IOUs for retirement funds don't solve budget deficits

The federal government is borrowing money from retirement funds to avoid exceeding the $8.2 trillion ceiling on the national debt.

Treasury Secretary John Snow told Congress he would dip into the Civil Service Retirement and Disability Fund but would "restore all due interest and principal" as soon as possible. He hopes that will be the middle of this month.

But before he can pay back the money, Congress must increase the debt ceiling — something Mr. Snow can expect to happen because such increases have been routine for years.

Last month, the Treasury Department suspended investments in a retirement savings plan and offered a similar IOU.

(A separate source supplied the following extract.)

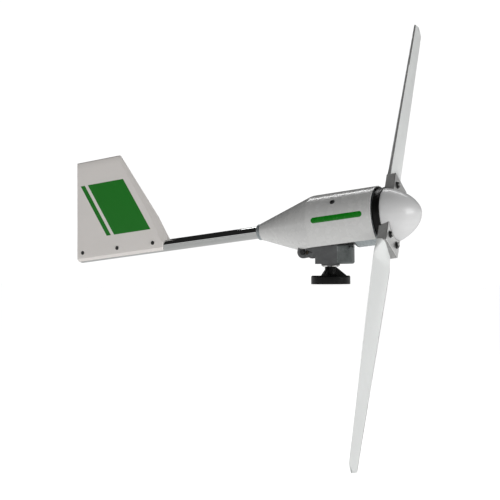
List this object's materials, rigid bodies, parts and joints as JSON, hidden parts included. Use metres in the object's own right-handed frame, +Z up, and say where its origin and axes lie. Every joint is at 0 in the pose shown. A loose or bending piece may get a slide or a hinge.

The Washington Post reports that "most federal employees take it in stride" when their retirement funds get tapped this way, but Colleen M. Kelley, president of the National Treasury Employees Union, said last month that "no private-sector employer" would permit using pension accounts "as a rainy day fund."

Official predictions call for a federal budget deficit of at least $371 billion for the current fiscal year. Yet several situations make it unpredictable: Iraq, Afghanistan, continuing relief from Hurricane Katrina, and possible new disasters such as hurricanes and bird flu.

Ms. Kelley is right. The federal government plays fast and reckless with our money in ways that private individuals and companies, and even state governments, can't get away with. The biggest concern should not be retirement funds, but the virtually unrestrained growth of the national debt.